● Problem
Restate word for word the lines of the records below, starting at the line that contains "obj.parent = rigid_bodies[body]" and ending at the line that contains "face of the", with both of those lines included and nothing else.

● Source data
--- BEGIN ---

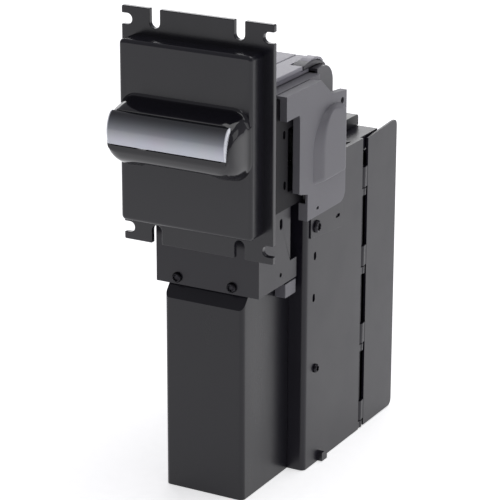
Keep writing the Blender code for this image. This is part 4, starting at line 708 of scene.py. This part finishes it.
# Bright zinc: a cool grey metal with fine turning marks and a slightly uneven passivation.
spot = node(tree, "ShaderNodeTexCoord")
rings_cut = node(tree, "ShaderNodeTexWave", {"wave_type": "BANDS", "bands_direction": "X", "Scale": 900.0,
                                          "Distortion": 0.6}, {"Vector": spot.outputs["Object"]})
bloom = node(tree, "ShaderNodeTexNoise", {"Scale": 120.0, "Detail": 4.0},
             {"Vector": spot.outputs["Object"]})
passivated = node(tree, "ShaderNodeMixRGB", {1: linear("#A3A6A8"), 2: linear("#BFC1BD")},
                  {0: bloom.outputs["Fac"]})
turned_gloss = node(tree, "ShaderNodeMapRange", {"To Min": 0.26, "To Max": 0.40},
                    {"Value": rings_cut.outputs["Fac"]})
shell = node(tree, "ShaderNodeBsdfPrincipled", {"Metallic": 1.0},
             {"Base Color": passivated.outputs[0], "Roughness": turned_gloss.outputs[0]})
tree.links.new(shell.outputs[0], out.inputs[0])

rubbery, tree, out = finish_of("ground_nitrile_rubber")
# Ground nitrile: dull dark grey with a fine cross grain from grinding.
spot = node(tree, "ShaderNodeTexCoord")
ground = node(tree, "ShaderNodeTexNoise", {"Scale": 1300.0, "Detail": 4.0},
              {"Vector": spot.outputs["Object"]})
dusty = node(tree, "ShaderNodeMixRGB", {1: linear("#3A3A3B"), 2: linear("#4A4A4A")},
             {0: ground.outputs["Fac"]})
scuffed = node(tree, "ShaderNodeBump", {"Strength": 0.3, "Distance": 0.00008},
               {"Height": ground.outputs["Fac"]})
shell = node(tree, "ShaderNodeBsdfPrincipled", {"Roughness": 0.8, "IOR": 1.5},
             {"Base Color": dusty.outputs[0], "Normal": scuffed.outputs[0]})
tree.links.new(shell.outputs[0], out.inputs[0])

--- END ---
--- BEGIN ---

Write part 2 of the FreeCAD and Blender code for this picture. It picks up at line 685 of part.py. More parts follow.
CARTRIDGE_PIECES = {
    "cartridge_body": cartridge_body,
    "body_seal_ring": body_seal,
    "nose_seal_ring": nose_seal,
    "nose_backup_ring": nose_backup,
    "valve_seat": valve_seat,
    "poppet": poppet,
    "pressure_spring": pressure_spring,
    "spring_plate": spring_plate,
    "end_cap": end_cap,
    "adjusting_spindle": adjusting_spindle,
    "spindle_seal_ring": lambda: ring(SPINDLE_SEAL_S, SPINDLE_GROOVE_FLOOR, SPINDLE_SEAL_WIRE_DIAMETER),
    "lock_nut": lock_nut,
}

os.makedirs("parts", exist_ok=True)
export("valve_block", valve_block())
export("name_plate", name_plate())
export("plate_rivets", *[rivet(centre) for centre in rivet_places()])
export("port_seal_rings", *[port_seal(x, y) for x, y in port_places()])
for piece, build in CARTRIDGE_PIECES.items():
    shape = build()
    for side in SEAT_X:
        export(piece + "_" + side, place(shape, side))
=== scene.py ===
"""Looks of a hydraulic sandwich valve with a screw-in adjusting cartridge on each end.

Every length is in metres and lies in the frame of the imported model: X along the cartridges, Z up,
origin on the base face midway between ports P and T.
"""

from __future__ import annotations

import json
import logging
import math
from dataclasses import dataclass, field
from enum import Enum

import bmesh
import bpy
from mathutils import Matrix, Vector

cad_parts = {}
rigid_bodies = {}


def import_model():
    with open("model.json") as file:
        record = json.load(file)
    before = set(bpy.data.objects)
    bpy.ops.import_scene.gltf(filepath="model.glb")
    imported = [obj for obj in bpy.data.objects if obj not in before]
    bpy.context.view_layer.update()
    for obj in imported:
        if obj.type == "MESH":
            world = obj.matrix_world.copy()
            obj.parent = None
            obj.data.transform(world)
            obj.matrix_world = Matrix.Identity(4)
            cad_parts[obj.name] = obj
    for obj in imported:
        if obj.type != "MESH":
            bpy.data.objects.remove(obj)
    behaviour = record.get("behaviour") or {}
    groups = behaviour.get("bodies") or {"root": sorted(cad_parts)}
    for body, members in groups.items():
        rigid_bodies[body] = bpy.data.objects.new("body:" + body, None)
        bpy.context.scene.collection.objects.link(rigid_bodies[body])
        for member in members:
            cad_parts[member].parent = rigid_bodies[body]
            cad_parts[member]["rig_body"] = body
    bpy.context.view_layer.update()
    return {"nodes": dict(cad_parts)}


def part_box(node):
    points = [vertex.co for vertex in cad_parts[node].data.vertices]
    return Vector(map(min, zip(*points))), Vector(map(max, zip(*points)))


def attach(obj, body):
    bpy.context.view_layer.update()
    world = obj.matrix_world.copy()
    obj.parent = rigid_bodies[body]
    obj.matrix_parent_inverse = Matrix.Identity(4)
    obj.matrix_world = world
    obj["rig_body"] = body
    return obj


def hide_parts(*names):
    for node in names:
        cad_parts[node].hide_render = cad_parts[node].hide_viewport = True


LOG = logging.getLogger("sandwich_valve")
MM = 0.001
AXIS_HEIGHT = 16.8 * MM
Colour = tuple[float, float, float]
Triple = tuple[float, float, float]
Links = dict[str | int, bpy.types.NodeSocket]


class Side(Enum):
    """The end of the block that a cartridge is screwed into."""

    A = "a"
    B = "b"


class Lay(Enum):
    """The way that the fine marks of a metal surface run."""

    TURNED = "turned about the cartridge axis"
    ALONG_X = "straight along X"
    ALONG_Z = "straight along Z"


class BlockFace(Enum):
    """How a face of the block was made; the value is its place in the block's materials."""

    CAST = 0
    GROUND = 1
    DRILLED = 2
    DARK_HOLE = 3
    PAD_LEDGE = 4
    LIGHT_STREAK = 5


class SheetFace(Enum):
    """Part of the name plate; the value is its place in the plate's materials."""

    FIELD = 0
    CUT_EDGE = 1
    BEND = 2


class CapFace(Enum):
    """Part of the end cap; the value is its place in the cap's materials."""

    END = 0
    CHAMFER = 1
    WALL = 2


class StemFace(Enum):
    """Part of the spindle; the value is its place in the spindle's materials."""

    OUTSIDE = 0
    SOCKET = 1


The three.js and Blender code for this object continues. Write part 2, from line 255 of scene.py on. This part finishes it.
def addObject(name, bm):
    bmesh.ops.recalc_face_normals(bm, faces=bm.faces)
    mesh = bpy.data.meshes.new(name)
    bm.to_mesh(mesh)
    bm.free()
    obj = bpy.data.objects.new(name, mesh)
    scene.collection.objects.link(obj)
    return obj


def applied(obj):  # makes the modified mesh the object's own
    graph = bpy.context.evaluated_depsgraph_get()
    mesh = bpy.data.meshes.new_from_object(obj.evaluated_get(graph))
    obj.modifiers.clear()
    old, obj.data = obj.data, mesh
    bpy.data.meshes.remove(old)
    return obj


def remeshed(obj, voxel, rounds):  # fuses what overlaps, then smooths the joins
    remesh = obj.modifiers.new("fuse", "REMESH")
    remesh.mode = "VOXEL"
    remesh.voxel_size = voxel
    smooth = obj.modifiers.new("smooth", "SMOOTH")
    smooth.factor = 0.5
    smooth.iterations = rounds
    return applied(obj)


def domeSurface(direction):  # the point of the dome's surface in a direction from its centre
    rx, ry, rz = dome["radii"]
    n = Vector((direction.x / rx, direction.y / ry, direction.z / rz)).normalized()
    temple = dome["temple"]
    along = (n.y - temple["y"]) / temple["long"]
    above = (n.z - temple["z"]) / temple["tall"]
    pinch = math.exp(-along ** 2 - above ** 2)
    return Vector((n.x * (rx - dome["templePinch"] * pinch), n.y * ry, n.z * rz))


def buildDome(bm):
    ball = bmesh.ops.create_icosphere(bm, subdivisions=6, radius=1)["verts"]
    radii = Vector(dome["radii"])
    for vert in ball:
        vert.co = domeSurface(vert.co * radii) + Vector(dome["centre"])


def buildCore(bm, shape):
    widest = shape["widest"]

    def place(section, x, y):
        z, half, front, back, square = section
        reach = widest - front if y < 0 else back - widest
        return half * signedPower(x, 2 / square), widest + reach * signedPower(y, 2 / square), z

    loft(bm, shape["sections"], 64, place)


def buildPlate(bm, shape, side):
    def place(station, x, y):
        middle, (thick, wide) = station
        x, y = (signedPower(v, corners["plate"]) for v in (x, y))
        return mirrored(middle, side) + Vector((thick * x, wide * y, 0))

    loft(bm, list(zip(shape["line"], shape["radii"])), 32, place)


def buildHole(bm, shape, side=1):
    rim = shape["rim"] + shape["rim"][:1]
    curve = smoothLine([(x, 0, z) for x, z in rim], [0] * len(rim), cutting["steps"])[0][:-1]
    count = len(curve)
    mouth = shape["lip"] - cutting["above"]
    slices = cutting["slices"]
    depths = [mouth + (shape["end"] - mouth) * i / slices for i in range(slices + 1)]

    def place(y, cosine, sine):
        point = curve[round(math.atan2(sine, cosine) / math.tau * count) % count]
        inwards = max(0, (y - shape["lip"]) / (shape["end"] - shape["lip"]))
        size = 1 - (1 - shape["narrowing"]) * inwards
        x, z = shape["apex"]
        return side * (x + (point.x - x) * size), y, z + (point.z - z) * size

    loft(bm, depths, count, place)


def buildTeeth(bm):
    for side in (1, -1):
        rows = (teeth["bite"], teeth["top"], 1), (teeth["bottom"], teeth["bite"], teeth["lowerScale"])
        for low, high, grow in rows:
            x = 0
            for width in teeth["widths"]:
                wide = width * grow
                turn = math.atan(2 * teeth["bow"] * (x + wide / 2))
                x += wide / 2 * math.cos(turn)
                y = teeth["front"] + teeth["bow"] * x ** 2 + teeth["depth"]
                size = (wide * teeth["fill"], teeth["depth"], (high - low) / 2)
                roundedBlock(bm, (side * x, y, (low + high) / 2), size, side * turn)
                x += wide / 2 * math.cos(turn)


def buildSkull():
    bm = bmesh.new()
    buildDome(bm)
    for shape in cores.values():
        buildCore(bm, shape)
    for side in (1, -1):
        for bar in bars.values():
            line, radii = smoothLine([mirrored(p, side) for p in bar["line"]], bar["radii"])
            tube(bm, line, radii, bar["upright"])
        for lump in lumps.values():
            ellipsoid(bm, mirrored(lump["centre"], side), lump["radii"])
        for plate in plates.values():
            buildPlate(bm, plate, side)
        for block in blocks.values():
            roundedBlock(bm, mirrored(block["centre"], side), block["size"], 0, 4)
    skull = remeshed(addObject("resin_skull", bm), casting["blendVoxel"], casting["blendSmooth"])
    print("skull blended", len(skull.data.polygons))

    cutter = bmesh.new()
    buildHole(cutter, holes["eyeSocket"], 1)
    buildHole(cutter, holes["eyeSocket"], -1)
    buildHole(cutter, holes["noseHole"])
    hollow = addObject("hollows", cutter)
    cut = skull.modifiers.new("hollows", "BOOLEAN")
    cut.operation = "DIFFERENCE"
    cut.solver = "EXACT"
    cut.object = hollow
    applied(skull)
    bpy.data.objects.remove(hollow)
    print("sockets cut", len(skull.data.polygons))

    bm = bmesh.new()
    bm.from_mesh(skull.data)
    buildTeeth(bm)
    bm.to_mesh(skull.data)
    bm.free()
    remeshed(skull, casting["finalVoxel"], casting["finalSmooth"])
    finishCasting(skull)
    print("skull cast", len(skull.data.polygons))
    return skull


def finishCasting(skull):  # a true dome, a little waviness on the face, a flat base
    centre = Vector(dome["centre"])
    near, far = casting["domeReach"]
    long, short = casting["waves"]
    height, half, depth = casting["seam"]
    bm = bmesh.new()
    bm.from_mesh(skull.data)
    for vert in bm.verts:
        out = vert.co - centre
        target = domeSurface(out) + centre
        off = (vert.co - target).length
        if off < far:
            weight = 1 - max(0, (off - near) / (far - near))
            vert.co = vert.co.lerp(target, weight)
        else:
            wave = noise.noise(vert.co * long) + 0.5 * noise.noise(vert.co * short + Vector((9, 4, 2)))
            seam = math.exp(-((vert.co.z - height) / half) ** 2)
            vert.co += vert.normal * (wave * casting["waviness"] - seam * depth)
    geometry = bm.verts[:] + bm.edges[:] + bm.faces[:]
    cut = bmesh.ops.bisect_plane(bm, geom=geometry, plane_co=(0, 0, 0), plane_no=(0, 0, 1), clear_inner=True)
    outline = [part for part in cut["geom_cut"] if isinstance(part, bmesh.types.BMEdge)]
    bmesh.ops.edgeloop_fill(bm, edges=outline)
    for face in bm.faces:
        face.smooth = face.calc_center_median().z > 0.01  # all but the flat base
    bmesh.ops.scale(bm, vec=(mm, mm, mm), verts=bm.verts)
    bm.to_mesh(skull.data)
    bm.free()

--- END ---

● Response to the task
    obj.parent = rigid_bodies[body]
    obj.matrix_parent_inverse = Matrix.Identity(4)
    obj.matrix_world = world
    obj["rig_body"] = body
    return obj


def hide_parts(*names):
    for node in names:
        cad_parts[node].hide_render = cad_parts[node].hide_viewport = True


LOG = logging.getLogger("sandwich_valve")
MM = 0.001
AXIS_HEIGHT = 16.8 * MM
Colour = tuple[float, float, float]
Triple = tuple[float, float, float]
Links = dict[str | int, bpy.types.NodeSocket]


class Side(Enum):
    """The end of the block that a cartridge is screwed into."""

    A = "a"
    B = "b"


class Lay(Enum):
    """The way that the fine marks of a metal surface run."""

    TURNED = "turned about the cartridge axis"
    ALONG_X = "straight along X"
    ALONG_Z = "straight along Z"


class BlockFace(Enum):
    """How a face of the block was made; the value is its place in the block's materials."""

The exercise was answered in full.